The stupidity continues. The teenage boyfriend of Purl's daughter has agreed to follow Caulfield around to find out who he is. Okay. Caulfield goes into an empty house. A few minutes later, Traci Nelson goes into the house. Pause. The sound of a gun shot. The boy looks puzzled and annoyed. "Now what was that?" he asks aloud. Shortly Caulfield exits the premises lugging along a stone-heavy crate functional to the extent that it can contain a human dead body. Caulfield heaves the crate up into his trunk and drives to a remote place. One of those "densely wooded areas" where all dead bodies are found, regardless of whether they've been subject to "an execution-style murder" or a "ritual murder." Anyway -- I hope you're following this -- anyway, Caulfield is spied upon by the teenager while he unloads the crate. It flops open and an arm falls out. So what does the kid do? Well, precisely the same thing you would do. He goggles, takes out his camera, starts sneaking closer for a better look or a better picture, steps on a twig and cracks it, and is chased through the woods by a murderer armed with a pistol.

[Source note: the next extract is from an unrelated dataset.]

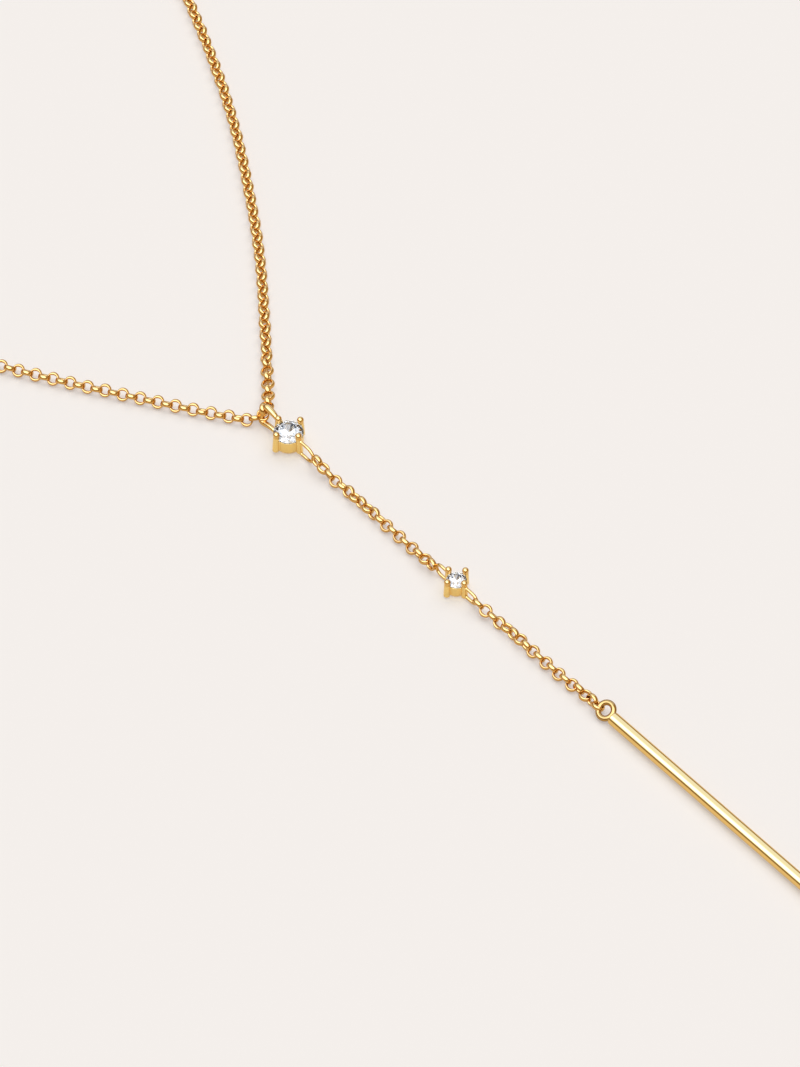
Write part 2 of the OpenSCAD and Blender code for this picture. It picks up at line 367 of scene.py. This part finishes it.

But -- wait for it -- the kid is a clever boots. He steps from behind a tree and whomps the murderer in the chest with a log, knocking the guy to the ground. The kid picks up the pistol. Caulfield runs away. The kid, instead of beating it back to his car and zipping off into the cerulean horizon, CHASES the killer, shooting wildly at him. He misses with every shot, and it's no wonder. He's holding the pistol in the faddish sideways position he picked up from watching too many action movies. When he empties the pistol, he stands there in a state of tonic immobility, while Caulfield emerges from cover, regains the pistol, puts a new clip in, and -- well, I don't want to spoil it for you.

It's not worth going on about. The movie doesn't require a suspension of disbelief. It practically demands the smothering of consciousness itself. Don't miss it if you can.